→ TO DO
Search the material for the word "rigid" and report each line where it turns up.

→ INFORMATION GIVEN

▼

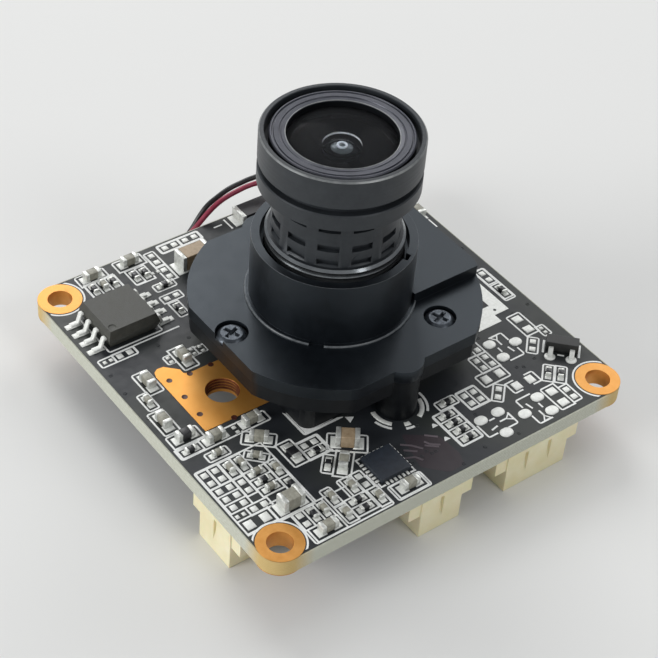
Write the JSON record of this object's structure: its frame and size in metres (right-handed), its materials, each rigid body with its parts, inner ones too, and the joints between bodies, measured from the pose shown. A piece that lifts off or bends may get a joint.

▲
▼

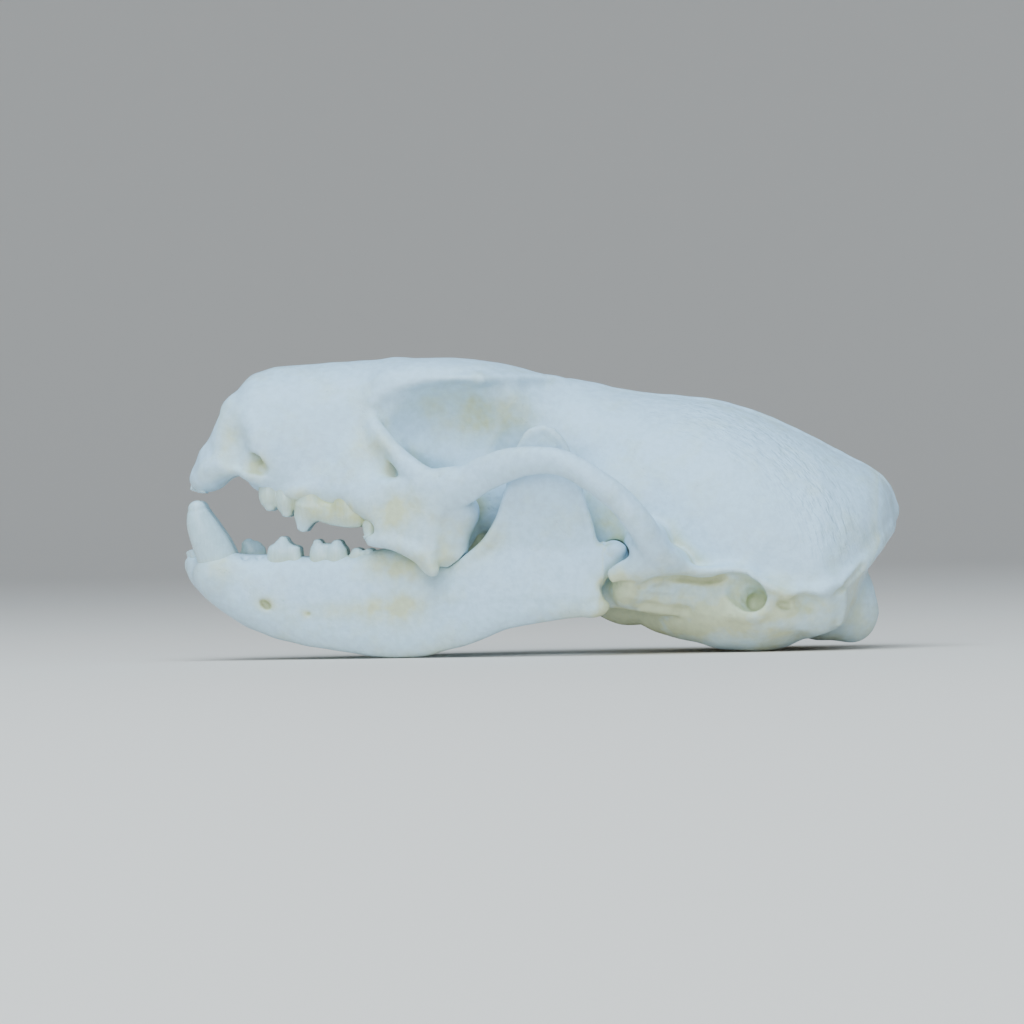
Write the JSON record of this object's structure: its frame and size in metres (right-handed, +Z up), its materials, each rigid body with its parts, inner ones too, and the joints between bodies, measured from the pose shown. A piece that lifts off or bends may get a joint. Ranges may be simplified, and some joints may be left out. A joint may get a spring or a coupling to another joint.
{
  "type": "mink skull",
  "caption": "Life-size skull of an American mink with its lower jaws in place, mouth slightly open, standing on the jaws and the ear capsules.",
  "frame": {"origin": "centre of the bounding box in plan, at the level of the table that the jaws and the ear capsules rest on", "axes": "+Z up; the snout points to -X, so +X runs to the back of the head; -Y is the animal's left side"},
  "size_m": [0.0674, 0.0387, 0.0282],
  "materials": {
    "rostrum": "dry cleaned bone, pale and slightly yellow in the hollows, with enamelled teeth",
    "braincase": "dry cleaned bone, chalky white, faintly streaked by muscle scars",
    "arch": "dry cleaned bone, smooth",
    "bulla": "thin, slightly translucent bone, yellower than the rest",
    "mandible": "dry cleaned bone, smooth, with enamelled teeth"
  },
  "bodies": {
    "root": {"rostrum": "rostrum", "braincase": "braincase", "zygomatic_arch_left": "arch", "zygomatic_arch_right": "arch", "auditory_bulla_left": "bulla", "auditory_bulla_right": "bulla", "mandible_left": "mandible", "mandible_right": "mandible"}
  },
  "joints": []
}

▲

→ REPLY
Write the JSON record of this object's structure: its frame and size in metres (right-handed), its materials, each rigid body with its parts, inner ones too, and the joints between bodies, measured from the pose shown. A piece that lifts off or bends may get a joint.
Write the JSON record of this object's structure: its frame and size in metres (right-handed, +Z up), its materials, each rigid body with its parts, inner ones too, and the joints between bodies, measured from the pose shown. A piece that lifts off or bends may get a joint. Ranges may be simplified, and some joints may be left out. A joint may get a spring or a coupling to another joint.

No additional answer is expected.